The clipping of the Grit stage is very pleasing, from the lowest setting to the highest, though any setting above 12:00 is really for screaming guitar sounds. The "blend" knob on this one is actually a mix between compressed and uncompressed signals, unlike on the regular version where "blend" is a ratio control. The one other thing that's different is they changed the treble-rolloff control to a more useful and pleasing range than in the original. The one I'm reviewing has a gold paint job; I've seen some black-painted ones advertised as being the germanium version, but I have no idea if that's correct or if there is any internal difference between the two colors--and Dave at Pigtronix refused to answer when I asked him about that, twice.

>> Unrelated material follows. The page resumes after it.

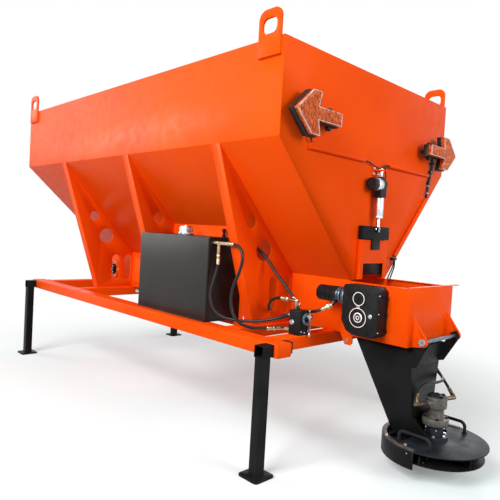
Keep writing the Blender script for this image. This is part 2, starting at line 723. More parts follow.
def cap_screw(mesh, place, axis, size):
    """Round head with a socket."""
    turn_profile(mesh, place, axis, [(0, 0), (size * 0.75, 0), (size * 0.75, size * 0.8),
                                     (size * 0.66, size * 0.95), (size * 0.42, size * 0.95),
                                     (size * 0.36, size * 0.4), (0, size * 0.4)], 14)


print("bolts ready")

# %% [markdown]
# ## Welds
# A weld is a half-round bead. The welder's hand moves on in small steps, so the bead swells and
# shrinks a little every few millimetres, and it thins out where it starts and stops.

# %% Make the weld bead
BEAD_STEP = 0.007
ARC = 4                         # faces across the half round


def weld(mesh, start, end, out, size):
    """Half-round rippled bead from start to end, raised towards 'out'."""
    start, end = Vector(start), Vector(end)
    run = end - start
    count = max(3, int(run.length / BEAD_STEP))
    out = Vector(out).normalized()
    side = run.normalized().cross(out)
    rows = []
    for i in range(count + 1):
        ripple = 0.86 + 0.14 * abs(math.sin(i * 1.7)) + 0.05 * math.sin(i * 0.61)
        reach = size * ripple * (0.2 if i in (0, count) else 1.0)
        centre = start + run * (i / count)
        angles = [math.pi * k / ARC for k in range(ARC + 1)]
        rows.append([mesh.verts.new(centre + side * math.cos(a) * reach
                                    + out * math.sin(a) * reach * 0.7) for a in angles])
    strip(mesh, rows)


print("weld bead ready")

# %% [markdown]
# ## Gearbox
# The gearbox is a cast case with two machined covers: a small one over the input and a large one
# over the output, each with a bright turned rim, and a narrow bright bridge between them. The rims
# are thin rings laid on the casting, which is simpler than cutting grooves and looks the same.

# %% Lay the gearbox rims
gear_face_x = gear_low.x
INPUT_R, OUTPUT_R = 0.0385, 0.0560
input_z = HUB.z + 0.112
rings = bmesh.new()
for z, radius in ((input_z, INPUT_R), (HUB.z, OUTPUT_R)):
    turn_profile(rings, (gear_face_x, HUB.y, z), -X,
                 [(radius - 0.0026, -0.001), (radius - 0.0022, 0.0012), (radius + 0.0022, 0.0012),
                  (radius + 0.0026, -0.001)], 56)
bridge_low, bridge_high = HUB.z + OUTPUT_R + 0.0005, input_z - INPUT_R
half_bridge = [(0.004, bridge_low), (0.010, bridge_low - 0.001),
               (0.008, (bridge_low + bridge_high) / 2), (0.010, bridge_high + 0.001),
               (0.004, bridge_high)]
for side in LEFT_AND_RIGHT:
    rings.faces.new([rings.verts.new((gear_face_x - 0.0008, HUB.y + side * w, z)) for w,
                     z in half_bridge])
new_piece("gearbox_rims", rings, pale_steel, "frame")
print("rim radii", INPUT_R, OUTPUT_R)

# %% [markdown]
# Inside the lower rim sits the steel hub. Its face is stepped, with three small screws round its
# middle and a dark seal round its edge.

# %% Face the hub
hub_centre = (hub_low.x, HUB.y, HUB.z)
hub_face, recess = bmesh.new(), bmesh.new()
turn_profile(hub_face, hub_centre, -X,
             [(0.0300, 0), (0.0300, 0.002), (0.0270, 0.0035), (0.0240, 0.0035), (0.0225, 0.0015),
              (0.0130, 0.0015), (0.0120, 0.0045), (0.0085, 0.0045), (0.0075, 0.001), (0, 0.001)],
             40)
for dy, dz in circle_of(3, 0.0180, 0.5):
    turn_profile(hub_face, (hub_low.x - 0.0015, HUB.y + dy, HUB.z + dz), -X,
                 [(0, 0), (0.0030, 0), (0.0026, 0.0016), (0, 0.0016)], 6)
smooth(new_piece("output_hub_face", hub_face, pale_steel, "frame"))
turn_profile(recess, hub_centre, -X, [(0.0130, 0.0017), (0.0224, 0.0017), (0.0224, 0.0010)], 40)
turn_profile(recess, hub_centre, -X, [(0.0072, 0.0012), (0, 0.0012)], 6)
turn_profile(recess, hub_centre, -X, [(0.0320, -0.004), (0.0365, -0.004), (0.0365, -0.002),
                                      (0.0320, -0.002)], 40)
smooth(new_piece("output_hub_seal", recess, black_casting, "frame"))
print("hub faced at x", round(hub_low.x, 3))

# %% [markdown]
# One bright plug closes the oil hole and small bright screws hold the rear cover. The case's larger
# bolts are painted black with it, so they form a second piece.

# %% Bolt the gearbox
screws, dark_screws = bmesh.new(), bmesh.new()
hex_bolt(screws, (gear_face_x + 0.005, HUB.y - 0.082, HUB.z + 0.018), -X, 0.012)
for z in (0.826, 0.935, 1.040):
    cap_screw(screws, (gear_face_x + 0.026, gear_low.y, z), -Y, 0.006)
smooth(new_piece("gearbox_plug_and_screws", screws, bright_steel, "frame"))
for z in (0.838, 0.930, 1.030):
    hex_bolt(dark_screws, (gear_high.x - 0.020, gear_low.y, z), -Y, 0.010)
hex_bolt(dark_screws, ((gear_low.x + gear_high.x) / 2, gear_low.y, 1.036), -Y, 0.013)
for y in (gear_low.y + 0.05, HUB.y, gear_high.y - 0.04):
    hex_bolt(dark_screws, (gear_low.x + 0.03, y, gear_high.z), Z, 0.007, washer=False)
smooth(new_piece("gearbox_cover_bolts", dark_screws, black_casting, "frame"))
print("gearbox bolted")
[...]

Aside from those bits, it's the same as the regular one, so you can read the rest of my thoughts in that review. It's still a super heavy squasher and sustainer, and I still think it would be brilliant if the threshold (controlled by the Sustain knob) could be set much higher, for less intense squash. If you use a light touch on the controls and on your playing, then this pedal is a beautiful all-in-one tone machine. With heavier settings and heavier playing, it can easily be way too much. My favorite setting, for an articulate, edgy, and punchy tone/effect that still has some dynamics, is: Grit 8:00, Sustain 6:30 (minimum), Blend 12:00, and Treble 3:00.

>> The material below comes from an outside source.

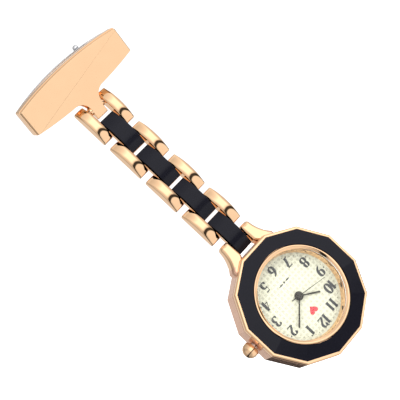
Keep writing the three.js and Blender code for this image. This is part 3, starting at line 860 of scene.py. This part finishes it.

After writing the initial review, I sent this pedal in to Pigtronix for a mod to raise the threshold. The first time they sent it back to me, I could just about swear they had lowered the threshold instead--it seemed to squash even harder. They had me send it back for a fix, and this time it came back terrific! It's still a strong effect, I still wouldn't recommend it to somebody who wanted transparent, clean compression; but it sounds great, especially "amplike" with very touch-sensitive grit. I might not want it as my only compressor, but it's a really great tone tool to have around. A couple years later, Pigtronix has incorporated my threshold mod into the stock design of their newer Phil. Bass and Phil. Rock pedals.